目前研究發現,SCN1A基因突變除了導致DS外還可導致多種疾病的發生,最常見的是遺傳性癲癇伴熱性驚厥附加癥[27],還可引起家族性偏癱的偏頭痛[28]、孤獨癥和嬰兒癲癇伴游走性局灶性發作[29]等。
SCN1A基因截短突變在DS中的發病率占50%左右,可導致嚴重DS。有趣的是在FS中并未發現SCN1A基因截短突變,而在部分性癲癇伴熱性驚厥附加癥(PEFS+)和DS患者中皆發現存在截短突變。有學者對PEFS+中SCN1A基因突變類型進行統計時發現,在20個PEFS+表型SCN1A基因突變中,錯義突變17個,剪切位點突變2個,移碼突變1個。PEFS+表型SCN1A基因突變主要由錯義突變引起,同時還存在剪切位點突變和移碼突變,但不是其主要突變形式。PEFS+在SCN1A基因突變形式和突變位點介于DS和GEFS+之間,提出PEFS+可能從突變的角度作為DS和全面性癲癇伴熱性驚厥附加癥(GEFS+)過渡表型的可能[30],其機制可能為蛋白質截短使鈉通道功能喪失,最終導致PEFS+患者發病。同時也有罕見的文獻報道,部分GEFS+家系成員可發展為DS[31]。GEFS+在遺傳過程中出現不同的發病類型,猜測其外顯率的不同可能還與其他基因的修飾或環境因素的調節有關。在PEFS+及DS患者中均發現存在截短突變,但其突變點位置有差異,引起疾病的嚴重程度也不同,猜測不同位點的截短突變可能與EFS+臨床表型輕重有關[32]。
在具有SCN1A基因突變的GEFS+患者與DS患者比較研究中發現:DS組2歲以下患兒的腦電圖背景與正常對照組比較無明顯差別,但在3~5歲時,腦電背景中的α波所占比例在一些腦導聯上開始降低,而慢波所占比例在部分腦導聯上逐漸升高,6歲以后這種差異性更明顯,而GEFS+患者隨年齡增長,其腦電背景與正常對照組差異不明顯[33]。
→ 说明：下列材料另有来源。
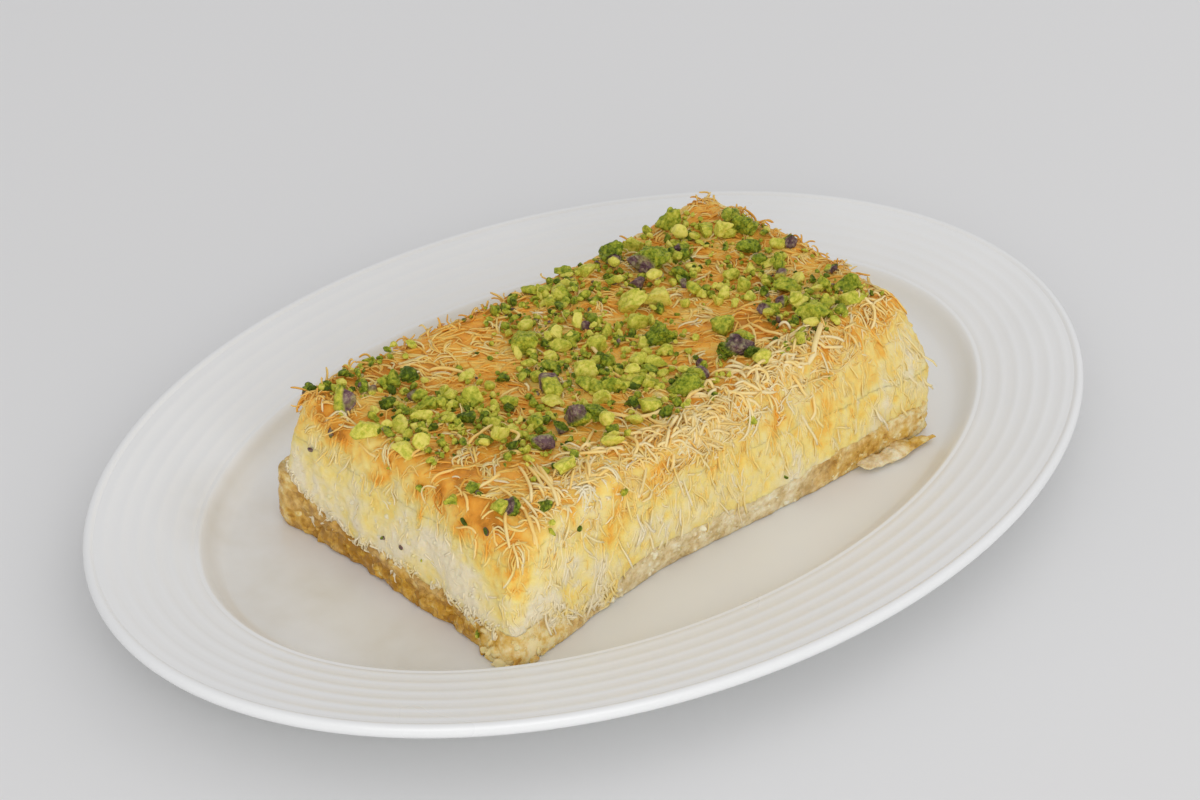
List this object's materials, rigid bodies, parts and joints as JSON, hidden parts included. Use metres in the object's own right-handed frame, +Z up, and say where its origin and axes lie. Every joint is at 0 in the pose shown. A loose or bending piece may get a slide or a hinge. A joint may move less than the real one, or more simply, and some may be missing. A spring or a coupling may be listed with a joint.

因此,SCN1A基因突變的DS患兒腦電圖更嚴重,腦電圖的惡化可能與其DS疾病預后差有很大的相關性。
DS為難治性癲癇性疾病之一,所有抗癲癇藥物對其治療效果均不佳。在我國,卡馬西平作為最常用的一線抗癲癇藥物,能降低SCN1A基因通道對Na+和Ca2+的通透性。單一作用于鈉離子通道藥物如卡馬西平、拉莫三嗪等可使患兒癲癇發作加重,而有多重作用機制或作用于鈉離子通道以外的藥物可能有一定療效。王林淦[34]在對3個DS患者(分別存在R500Q錯義突變、K1083NfsTer13截斷突變、S573R錯義突變)的研究中發現,患者在單一服用奧卡西平后癥狀均加重,而加用丙戊酸鈉、左乙拉西坦或托吡酯治療后可減少臨床發作。SCN1A基因不同部位功能性位點突變與卡馬西平血藥濃度、維持治療率和癲癇發作的控制療效相關[35?37],SCN1A IVS5N+5GA基因多態性可能與拉莫三嗪治療癲癇的療效有關[35]。大麻二酚可減少兒童癲癇綜合征(包括DS)的發作,但具體發病機制目前暫不清楚。
MYERS等[38]對41例服用司替戊醇患者進行前瞻性、觀察性的開放性研究,結果顯示,患者中位年齡為5年7個月(11個月至22歲),平均治療時間為37個月(2~141個月);41例患者中有20例患者的全身性強直性痙攣發作頻率長期減少超過或等于50%;23例患者中有11例患者的局灶性發作頻率長期下降超過或等于50%;26例患者中11例患者的癲癇持續狀態發作頻率下降50%或更多;1例患者沒有服用司替戊醇,癥狀發生惡化并出現肌陣攣發作;另1例患者在同時服用丙戊酸鈉期間復發胰腺炎。司替戊醇最常見的不良反應是厭食癥、體重減輕、鎮靜和行為改變。司替戊醇作為非限制性聯合用藥可改善50%DS患者的長期發作頻率,長期使用安全。超過40%患者在使用司替戊醇治療后,癲癇持續狀態發生率明顯降低。RUBIO等[39]研究發現,在明確SCN1A基因突變的DS患者中,司替戊醇的療效明顯優于沒有突變的患者,而在SCN1A基因突變患者中,無義突變明顯優于截短突變。
隨著年齡的增長,DS患者驚厥逐漸被控制,驚厥持續狀態發生頻率也明顯下降,這與SCN1A基因突變的類型并無明顯的相關性。在成人DS患者中,約有50%以上SCN1A基因的患者可以見到屈膝步態,而這種屈膝步態僅見于無義突變或SCN1A基因成孔區域突變的患者[40]。DS患者預后差,幾乎100%患者有智力、運動發育倒退及落后,死亡率高達14%~20%,其主要死因為癲癇持續狀態。有效預防和控制癲癇狀態可以降低DS患兒死亡率。